WHAT YOU WILL DO - Repeat exactly the lines from the start of the material below up to and including the "(0.92, LINK_WAIST_MM))" line.

ENTRIES -

[Start]

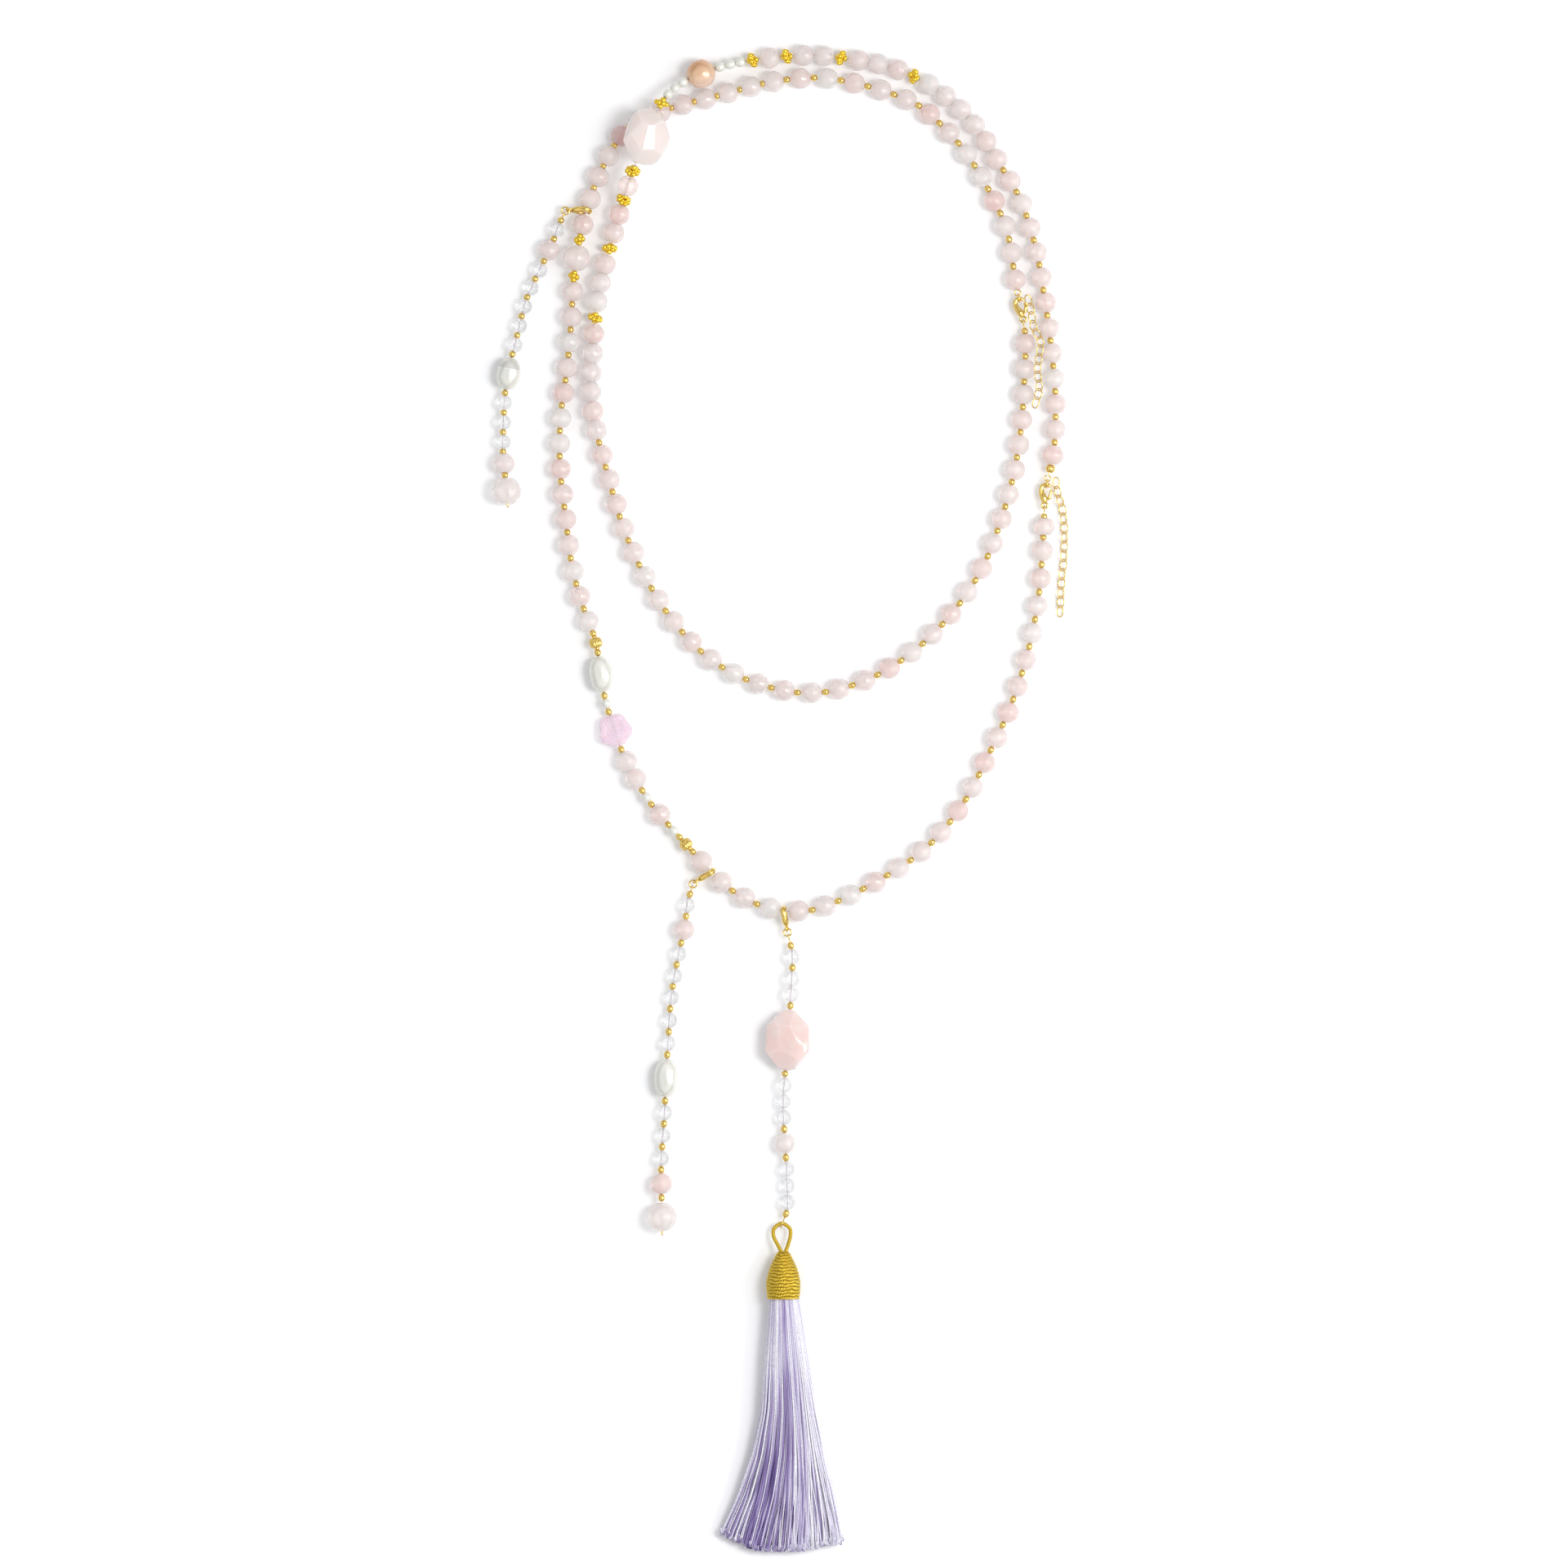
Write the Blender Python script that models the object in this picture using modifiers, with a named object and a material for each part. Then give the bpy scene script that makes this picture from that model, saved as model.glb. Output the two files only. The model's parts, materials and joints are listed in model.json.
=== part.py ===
"""Rose quartz prayer beads with clip-on drops and a silk tassel.

Two bead strands are joined end to end by two lobster clasps into one long ring, which lies
doubled: the outer strand makes the outer turn and the inner strand the inner turn. Three
drops clip onto the outer strand by lobster clasps, and the longest one ends in a tassel.

The beads lie flat on the plane z = 0. +Y runs from the tassel to the top of the turns and
+X to the right. Lengths named *_MM and the route points are in millimetres; the scene is
in metres.
"""
import math

import bmesh
import bpy
import numpy as np
from mathutils import Matrix, Vector

MM = 0.001

# ---------------------------------------------------------------- driving dimensions, mm
ROSE_RADIUS_MM = 4.0
ROSE_LENGTH_MM = 7.1
CLEAR_RADIUS_MM = 3.0
CLEAR_LENGTH_MM = 5.4
SEED_RADIUS_MM = 1.85
SEED_LENGTH_MM = 3.7
SPACER_RADIUS_MM = 1.3
SPACER_LENGTH_MM = 2.3
BEAD_END_RADIUS_MM = 1.35
THREAD_RADIUS_MM = 0.25
BORE_RADIUS_MM = 0.55
GAP_MM = 0.3
BEAD_GAP_MM = 0.4
HALF_GAP_MM = GAP_MM / 2
STEP_MM = 0.04
SAME_RADIUS_MM = 0.2
FOLD_STUB_MM = 0.95
FOLD_CLEAR_MM = 0.2
BEND_STUB_MM = 0.95
BEND_CLEAR_MM = 0.15
CLASP_SLOT_MM = 2.9
EYE_RADIUS_MM = 1.1
EYE_OPENING_DEGREES = 64.0
EYE_STEPS = 9

CLASP_EYE_RADIUS_MM = 1.05
CLASP_EYE_WIRE_MM = 0.38
HOOK_CENTRE_MM = 5.9
HOOK_RADIUS_MM = 1.75
THREAD_IN_HOOK_MM = 6.45
LEVER_PIVOT_MM = (2.7, -1.05)
STRAND_EYE_SET_MM = 2.2
JUMP_RING_RADIUS_MM = 1.4
JUMP_RING_WIRE_MM = 0.3
JUMP_RING_SET_MM = 0.45
DROP_NECK_MM = 2.8
END_RING_RADIUS_MM = 1.6
END_RING_WIRE_MM = 0.3
END_RING_SET_MM = 8.0

LINK_RADIUS_MM = 1.6
LINK_WAIST_MM = 0.6
# A chain link's outline: part of its pitch, radius
LINK_OUTLINE = ((0.08, LINK_WAIST_MM), (0.3, LINK_RADIUS_MM), (0.7, LINK_RADIUS_MM),
                (0.92, LINK_WAIST_MM))

TASSEL_EYE_RADIUS_MM = 1.6
CORD_RADIUS_MM = 0.75
LOOP_ROUTE = [
    (0.4, -165.8, 6), (-0.8, -163.6, 5.4), (-2.2, -160.6, 4.6), (-1.9, -157.8, 4.1),
    (0.9, -156.05, 4), (3.7, -157.8, 4.1), (4, -160.6, 4.6), (3.2, -163.6, 5.4),
    (2.4, -165.8, 6),
]
CAP_TOP = (1.4, -166.6, 6.45)
CAP_LENGTH_MM = 17.2
CAP_RADIUS_MM = 6.4
SKIRT_TOP_Y_MM = -184.1
SKIRT_END_Y_MM = -276.6

# ---------------------------------------------------------------- routes of the threads, mm
OUTER_ROUTE = [
    (87.2, 186.6, 4), (86.4, 190.6, 4), (83.4, 208.4, 4), (76, 224.6, 4), (66.2, 239.8, 4),
    (52.6, 253.2, 4), (44, 257.4, 4), (35, 260.7, 4), (15.4, 264.4, 4), (-3.4, 262.8, 4),
    (-22.4, 257.9, 4), (-41, 253, 4), (-50, 249.2, 4), (-57.7, 244, 4), (-66.5, 228.3, 4),
    (-70.6, 216, 4), (-72.2, 211, 4.3), (-74.4, 199.4, 5.5), (-75.8, 188.5, 4.2),
    (-76.4, 176, 4), (-78, 158.2, 4), (-80.4, 140, 4), (-80.6, 121.4, 4), (-78.5, 102.8, 4),
    (-76.6, 87.5, 4), (-73.6, 74.8, 4), (-70.4, 65.5, 4), (-67.5, 57.6, 4), (-65.8, 47.2, 4.8),
    (-64, 36.2, 4), (-61, 26.6, 3.4), (-57.2, 15.8, 4), (-49.8, 1.8, 4), (-44.8, -5, 4),
    (-38.6, -12.2, 4), (-29, -22.7, 4), (-21.6, -30.6, 4), (-13, -36.6, 4), (-3, -40.6, 4),
    (8, -41.4, 4), (18, -39.2, 4), (36.8, -29.9, 4), (54, -18, 4), (67.2, -2.2, 4),
    (76.6, 15.8, 4), (84.8, 33.8, 4), (90.9, 52.7, 4), (94.8, 72, 4), (96.5, 91, 4),
    (97.2, 105.3, 4),
]
INNER_ROUTE = [
    (98.7, 118.5, 4), (99.6, 121.8, 4), (100.8, 127.4, 4), (101.3, 146.8, 4),
    (99.8, 165.2, 4), (97.3, 183.4, 4), (94.3, 201, 4), (89.2, 217.9, 4),
    (84.9, 226.2, 4), (80.1, 233.9, 4), (72.6, 246.5, 4),
    (67.4, 252, 4), (56.6, 261.3, 4), (50.6, 264.3, 4), (45, 267, 4), (38, 269.3, 4),
    (24, 271.6, 4), (10.3, 273, 4), (3.8, 272.3, 4), (-2.5, 272, 4), (-9.2, 271, 4),
    (-17.2, 269.6, 4.2), (-28.4, 266.4, 6), (-34.8, 263, 7.8), (-40.2, 258.8, 11),
    (-43.6, 254.2, 13.4), (-48.4, 242.2, 15.4), (-53.6, 230.4, 12.4), (-55.6, 224.8, 9.2),
    (-57.4, 218.9, 5.6), (-59.2, 213.2, 4), (-62.7, 200.5, 4), (-66.2, 187.8, 4),
    (-67.8, 175, 4), (-68.7, 163.3, 4), (-69.3, 149.2, 4), (-67.3, 135.2, 4),
    (-62.6, 117.1, 4), (-57.2, 99, 4), (-49.6, 81.8, 4), (-39.3, 65.4, 4), (-25.2, 50.9, 4),
    (-7.3, 41.8, 4), (13, 38.6, 4), (32.8, 43.8, 4), (49.6, 54.3, 4), (63.6, 68.3, 4),
    (74.4, 84.6, 4), (81.5, 102.8, 4), (86.4, 121.3, 4), (89, 139.8, 4), (90, 158.3, 4),
    (90.4, 167.5, 4), (89.7, 173.6, 4),
]
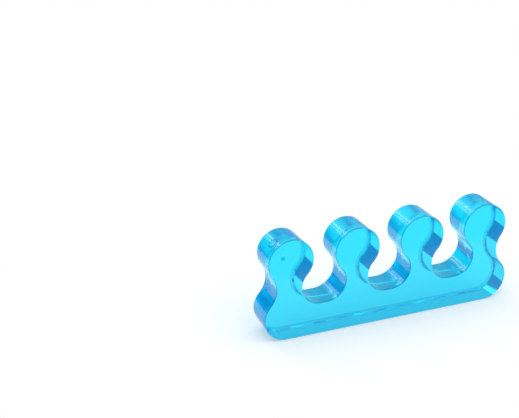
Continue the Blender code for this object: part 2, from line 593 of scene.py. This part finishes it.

[End]

FINISHED EXERCISE -
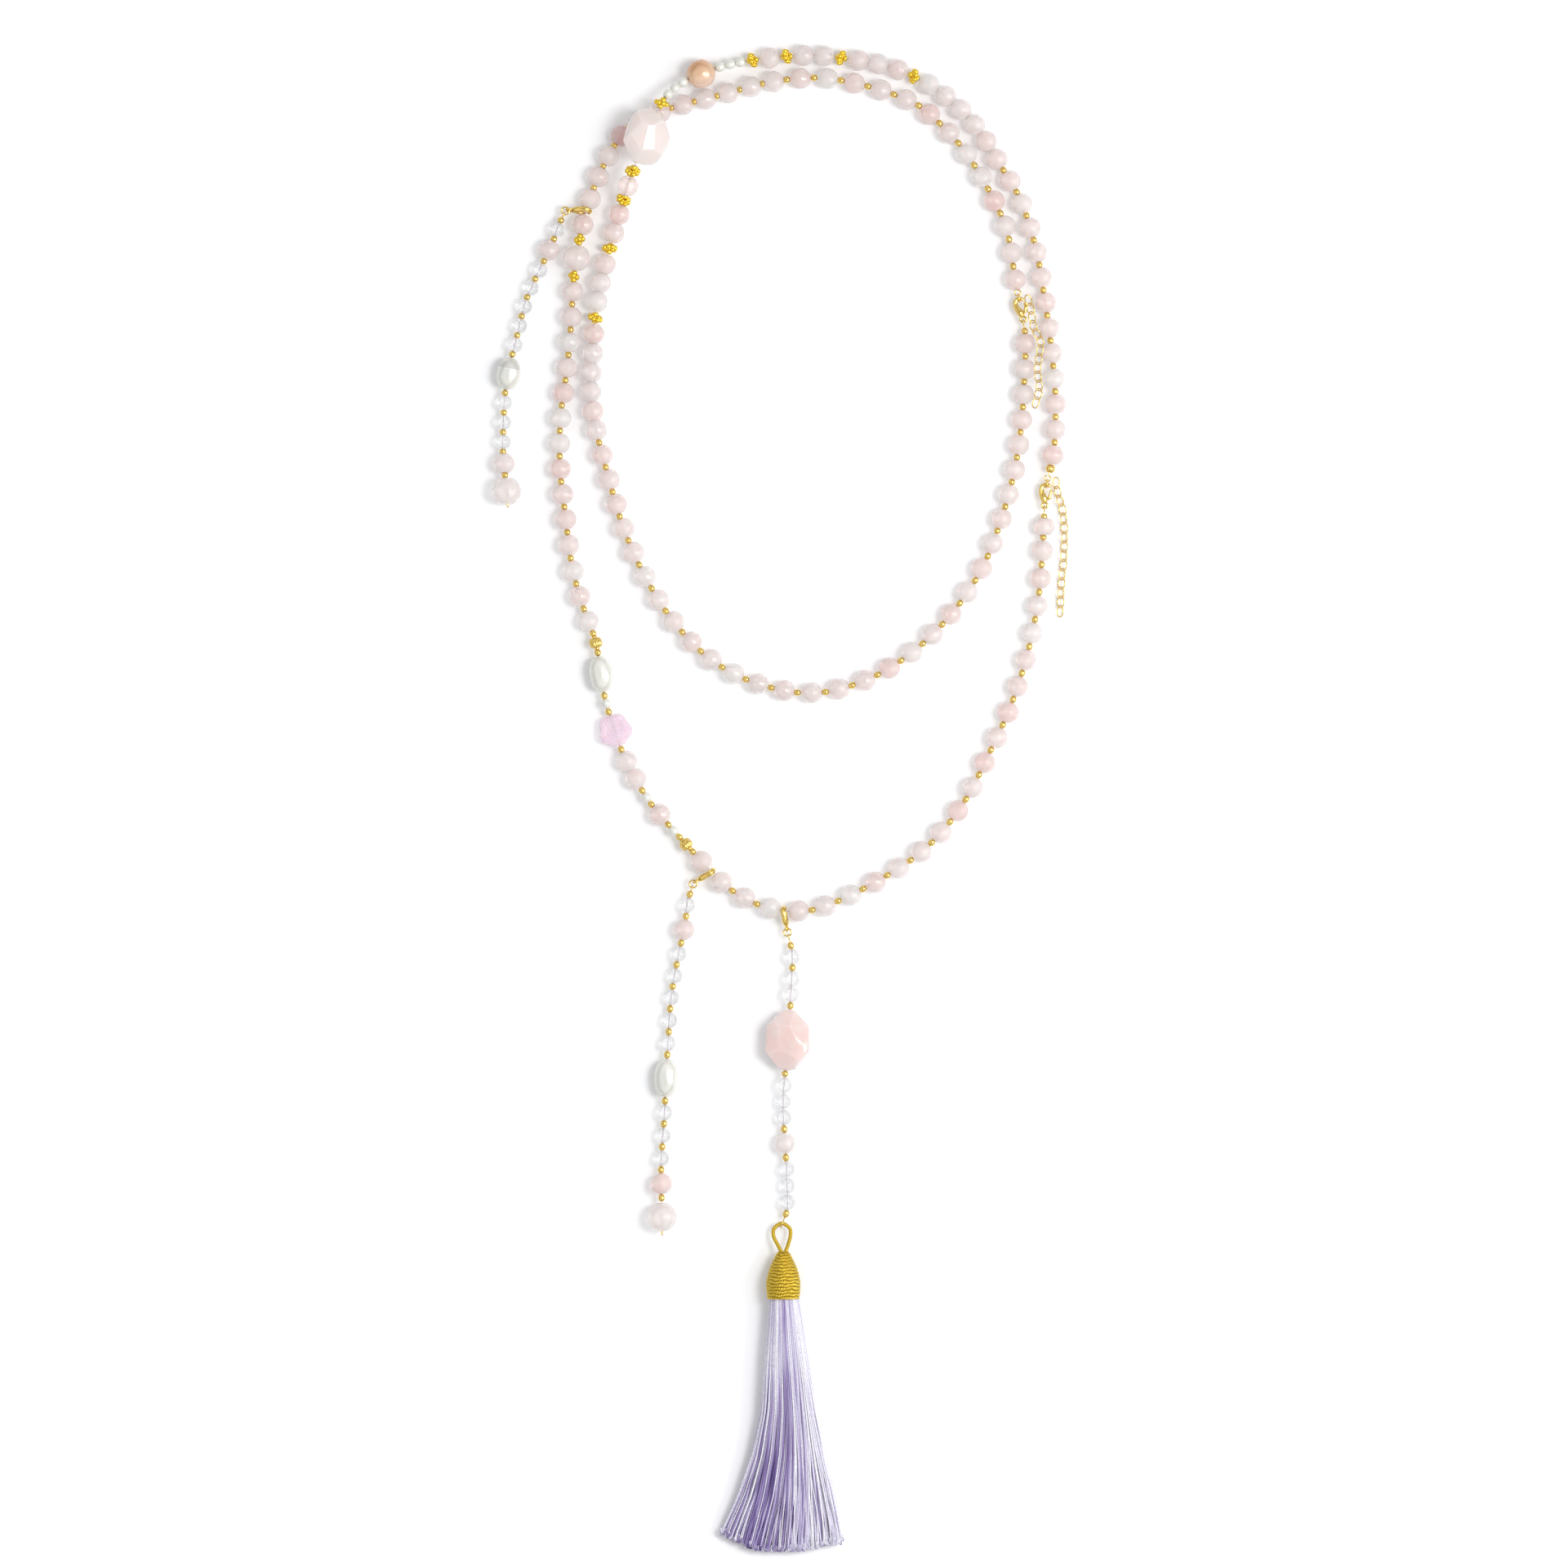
Write the Blender Python script that models the object in this picture using modifiers, with a named object and a material for each part. Then give the bpy scene script that makes this picture from that model, saved as model.glb. Output the two files only. The model's parts, materials and joints are listed in model.json.
=== part.py ===
"""Rose quartz prayer beads with clip-on drops and a silk tassel.

Two bead strands are joined end to end by two lobster clasps into one long ring, which lies
doubled: the outer strand makes the outer turn and the inner strand the inner turn. Three
drops clip onto the outer strand by lobster clasps, and the longest one ends in a tassel.

The beads lie flat on the plane z = 0. +Y runs from the tassel to the top of the turns and
+X to the right. Lengths named *_MM and the route points are in millimetres; the scene is
in metres.
"""
import math

import bmesh
import bpy
import numpy as np
from mathutils import Matrix, Vector

MM = 0.001

# ---------------------------------------------------------------- driving dimensions, mm
ROSE_RADIUS_MM = 4.0
ROSE_LENGTH_MM = 7.1
CLEAR_RADIUS_MM = 3.0
CLEAR_LENGTH_MM = 5.4
SEED_RADIUS_MM = 1.85
SEED_LENGTH_MM = 3.7
SPACER_RADIUS_MM = 1.3
SPACER_LENGTH_MM = 2.3
BEAD_END_RADIUS_MM = 1.35
THREAD_RADIUS_MM = 0.25
BORE_RADIUS_MM = 0.55
GAP_MM = 0.3
BEAD_GAP_MM = 0.4
HALF_GAP_MM = GAP_MM / 2
STEP_MM = 0.04
SAME_RADIUS_MM = 0.2
FOLD_STUB_MM = 0.95
FOLD_CLEAR_MM = 0.2
BEND_STUB_MM = 0.95
BEND_CLEAR_MM = 0.15
CLASP_SLOT_MM = 2.9
EYE_RADIUS_MM = 1.1
EYE_OPENING_DEGREES = 64.0
EYE_STEPS = 9

CLASP_EYE_RADIUS_MM = 1.05
CLASP_EYE_WIRE_MM = 0.38
HOOK_CENTRE_MM = 5.9
HOOK_RADIUS_MM = 1.75
THREAD_IN_HOOK_MM = 6.45
LEVER_PIVOT_MM = (2.7, -1.05)
STRAND_EYE_SET_MM = 2.2
JUMP_RING_RADIUS_MM = 1.4
JUMP_RING_WIRE_MM = 0.3
JUMP_RING_SET_MM = 0.45
DROP_NECK_MM = 2.8
END_RING_RADIUS_MM = 1.6
END_RING_WIRE_MM = 0.3
END_RING_SET_MM = 8.0

LINK_RADIUS_MM = 1.6
LINK_WAIST_MM = 0.6
# A chain link's outline: part of its pitch, radius
LINK_OUTLINE = ((0.08, LINK_WAIST_MM), (0.3, LINK_RADIUS_MM), (0.7, LINK_RADIUS_MM),
                (0.92, LINK_WAIST_MM))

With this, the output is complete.